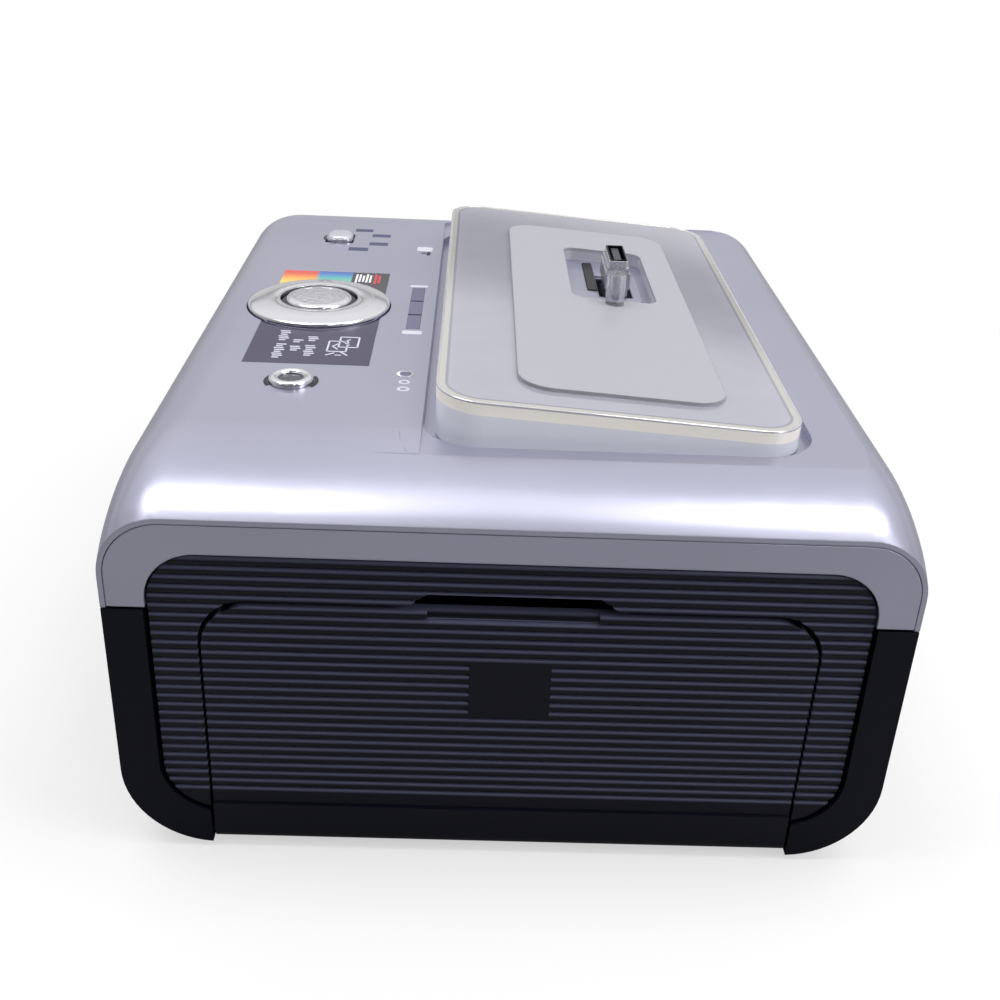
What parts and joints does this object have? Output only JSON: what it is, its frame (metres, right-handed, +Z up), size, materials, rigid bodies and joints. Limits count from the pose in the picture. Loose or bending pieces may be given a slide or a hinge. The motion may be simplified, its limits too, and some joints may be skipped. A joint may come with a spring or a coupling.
{
  "type": "compact photo printer",
  "caption": "Compact dye thermal photo printer with a ribbed paper door, a side ribbon door, a round control ring and a clear camera dock on its top.",
  "frame": {"origin": "on the table under the middle of the body", "axes": "+X to the right across the paper door, +Y from the paper door to the rear paper slot, +Z up"},
  "size_m": [0.1512, 0.19, 0.0962],
  "materials": {
    "silver_abs": "metallic silver moulded plastic",
    "black_abs": "fine textured black plastic",
    "clear_acrylic": "clear acrylic, matt underside",
    "bright_chrome": "chrome plated plastic",
    "plug_steel": "bright folded sheet",
    "steel": "plain bright steel",
    "aluminium": "extruded aluminium",
    "rubber": "black rubber",
    "grey_plastic": "grey plastic",
    "white_nylon": "natural nylon",
    "board": "green circuit board",
    "label_dark": "dark printed film",
    "label_colour": "printed film in rainbow colours",
    "smoke_window": "smoked window",
    "ink_film": "wound ink film"
  },
  "bodies": {
    "case": {"top_shell": "silver_abs", "front_bezel": "silver_abs", "base_shell": "black_abs", "front_panel": "black_abs", "paper_bay": "black_abs", "camera_insert": "clear_acrylic", "rubber_feet": "rubber", "case_screws": "steel", "control_label": "label_dark", "colour_strip": "label_colour", "status_window": "smoke_window", "lamp_lenses": "smoke_window", "rocker_bracket": "grey_plastic", "panel_board": "board", "switches": "grey_plastic", "port_board": "board", "main_board": "board", "power_inlet": "black_abs", "usb_socket": "plug_steel", "host_socket": "plug_steel", "works_frame": "steel", "idler_stud": "steel", "drive_motor": "steel", "ribbon_cartridge": "grey_plastic"},
    "paper_door_body": {"paper_door": "black_abs"},
    "cartridge_door_body": {"cartridge_door": "black_abs"},
    "ring": {"nav_ring": "bright_chrome"},
    "ok_key": {"ok_button": "bright_chrome"},
    "power_key": {"power_button": "bright_chrome", "power_lens": "smoke_window"},
    "size_key": {"size_button": "bright_chrome"},
    "connector": {"connector_carriage": "grey_plastic", "connector_shroud": "plug_steel", "connector_plug": "black_abs", "connector_tongue": "grey_plastic"},
    "pickup": {"pickup_roller": "rubber", "pickup_shaft": "steel"},
    "platen": {"platen_roller": "rubber", "platen_gear": "white_nylon"},
    "capstan": {"capstan_roller": "steel", "capstan_gear": "white_nylon"},
    "pinch": {"pinch_roller": "steel"},
    "idler": {"idler_gear": "white_nylon"},
    "takeup": {"takeup_spool": "ink_film", "takeup_gear": "white_nylon", "takeup_gear_shaft": "steel"},
    "supply": {"supply_spool": "ink_film"},
    "motor_rotor": {"motor_pinion": "white_nylon", "motor_shaft": "steel"},
    "head": {"print_head": "aluminium", "heat_sink": "aluminium", "head_frame": "steel"}
  },
  "joints": [
    {"name": "paper_door_hinge", "type": "hinge", "parent": "case", "child": "paper_door_body", "pos_m": [0, -0.0928, 0.004], "axis": [1, 0, 0], "range_deg": [0, 90]},
    {"name": "cartridge_door_hinge", "type": "hinge", "parent": "case", "child": "cartridge_door_body", "pos_m": [-0.0734, 0.005, 0.0301], "axis": [0, -1, 0], "range_deg": [0, 90]},
    {"name": "ring_press", "type": "slide", "parent": "case", "child": "ring", "axis": [0, 0, -1], "range_m": [0, 0.0006], "stiffness_N_per_m": 400, "springref_m": -0.0005},
    {"name": "ok_press", "type": "slide", "parent": "case", "child": "ok_key", "axis": [0, 0, -1], "range_m": [0, 0.0006], "stiffness_N_per_m": 400, "springref_m": -0.0005},
    {"name": "power_press", "type": "slide", "parent": "case", "child": "power_key", "axis": [0, 0, -1], "range_m": [0, 0.0006], "stiffness_N_per_m": 400, "springref_m": -0.0005},
    {"name": "size_press", "type": "slide", "parent": "case", "child": "size_key", "axis": [0, 0, -1], "range_m": [0, 0.0006], "stiffness_N_per_m": 400, "springref_m": -0.0005},
    {"name": "connector_rock", "type": "hinge", "parent": "case", "child": "connector", "pos_m": [0.0262, 0.0165, 0.0768], "axis": [0, 1, 0], "range_deg": [-6, 6], "stiffness_Nm_per_rad": 0.05},
    {"name": "pickup_spin", "type": "hinge", "parent": "case", "child": "pickup", "pos_m": [0, -0.046, 0.0516], "axis": [1, 0, 0], "continuous": true},
    {"name": "platen_spin", "type": "hinge", "parent": "case", "child": "platen", "pos_m": [0, 0.004, 0.0215], "axis": [1, 0, 0], "continuous": true},
    {"name": "capstan_spin", "type": "hinge", "parent": "case", "child": "capstan", "pos_m": [0, 0.046, 0.026], "axis": [1, 0, 0], "continuous": true},
    {"name": "pinch_spin", "type": "hinge", "parent": "case", "child": "pinch", "pos_m": [0, 0.046, 0.0334], "axis": [1, 0, 0], "continuous": true},
    {"name": "idler_spin", "type": "hinge", "parent": "case", "child": "idler", "pos_m": [0, 0.02593, 0.0198], "axis": [1, 0, 0], "continuous": true},
    {"name": "takeup_spin", "type": "hinge", "parent": "case", "child": "takeup", "pos_m": [0, 0.026, 0.0418], "axis": [1, 0, 0], "continuous": true},
    {"name": "supply_spin", "type": "hinge", "parent": "case", "child": "supply", "pos_m": [0, -0.016, 0.0418], "axis": [1, 0, 0], "continuous": true},
    {"name": "motor_spin", "type": "hinge", "parent": "case", "child": "motor_rotor", "pos_m": [0, 0.058, 0.017], "axis": [1, 0, 0], "continuous": true},
    {"name": "head_lift", "type": "hinge", "parent": "case", "child": "head", "pos_m": [0, 0.046, 0.0543], "axis": [-1, 0, 0], "range_deg": [0, 5]}
  ],
  "couplings": [
    {"joint": "idler_spin", "follows": "platen_spin", "ratio": -0.83333},
    {"joint": "capstan_spin", "follows": "platen_spin", "ratio": 1.1111},
    {"joint": "pinch_spin", "follows": "platen_spin", "ratio": -1.4815},
    {"joint": "takeup_spin", "follows": "platen_spin", "ratio": 1},
    {"joint": "supply_spin", "follows": "platen_spin", "ratio": 0.7027},
    {"joint": "motor_spin", "follows": "platen_spin", "ratio": -1.6667}
  ]
}
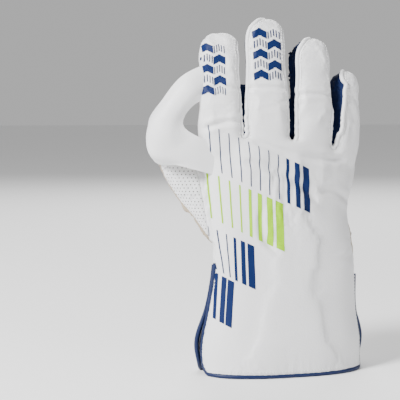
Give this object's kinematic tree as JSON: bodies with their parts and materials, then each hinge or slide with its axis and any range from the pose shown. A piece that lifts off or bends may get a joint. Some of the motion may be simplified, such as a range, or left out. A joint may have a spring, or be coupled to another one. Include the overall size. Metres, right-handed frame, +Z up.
{
  "type": "wicketkeeping glove",
  "caption": "Padded white leather sports glove with a pimpled cream rubber palm, navy finger sides, a web round the thumb and a flared, navy-edged gauntlet cuff.",
  "frame": {"origin": "middle of the foot of the glove's box, on the surface that the cuff stands on", "axes": "+Z up from the cuff to the fingertips, -Y the back of the hand, +Y the palm, -X the thumb side"},
  "size_m": [0.1988, 0.0868, 0.325],
  "materials": {
    "white_leather": "soft white leather with a fine grain, printed bars on the back",
    "cream_rubber": "matt cream rubber with rows of raised pimples",
    "navy_gusset": "matt navy suede",
    "navy_piping": "folded navy binding, slightly glossy",
    "cream_lining": "matt cream cotton and rubber lining"
  },
  "bodies": {
    "root": {"leather_back": "white_leather", "palm_facing": "cream_rubber", "gusset_index_middle": "navy_gusset", "gusset_middle_ring": "navy_gusset", "gusset_ring_little": "navy_gusset", "middle_welt": "white_leather", "ring_welt": "white_leather", "little_welt": "white_leather", "thumb_back": "white_leather", "thumb_vent_panel": "white_leather", "thumb_facing": "cream_rubber", "wrist_panel": "white_leather", "cuff_palm_panel": "white_leather", "web_strap": "white_leather", "web_lining": "cream_lining", "back_cuff_piping": "navy_piping", "palm_cuff_piping": "navy_piping"}
  },
  "joints": []
}
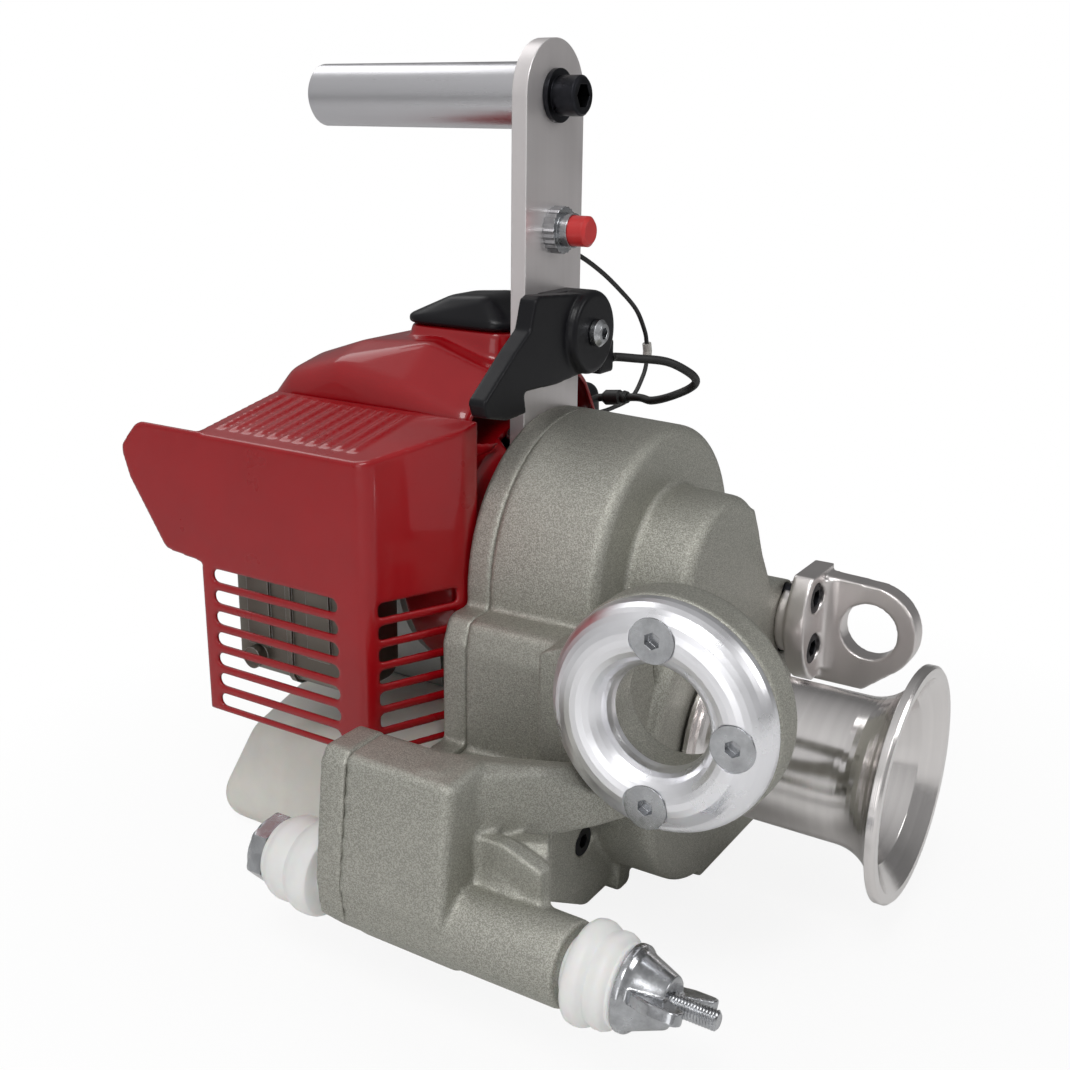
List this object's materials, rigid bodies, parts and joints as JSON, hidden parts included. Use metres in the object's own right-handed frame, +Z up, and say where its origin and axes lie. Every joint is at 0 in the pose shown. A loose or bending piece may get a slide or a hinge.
--
- WHAT IS NEEDED: From the data above, copy out every line with the string "bending" in it.

- WRITTEN ANSWER:
What parts and joints does this object have? Output only JSON: what it is, its frame (metres, right-handed, +Z up), size, materials, rigid bodies and joints. Limits count from the pose in the picture. Loose or bending pieces may be given a slide or a hinge. The motion may be simplified, its limits too, and some joints may be skipped. A joint may come with a spring or a coupling.
List this object's materials, rigid bodies, parts and joints as JSON, hidden parts included. Use metres in the object's own right-handed frame, +Z up, and say where its origin and axes lie. Every joint is at 0 in the pose shown. A loose or bending piece may get a slide or a hinge.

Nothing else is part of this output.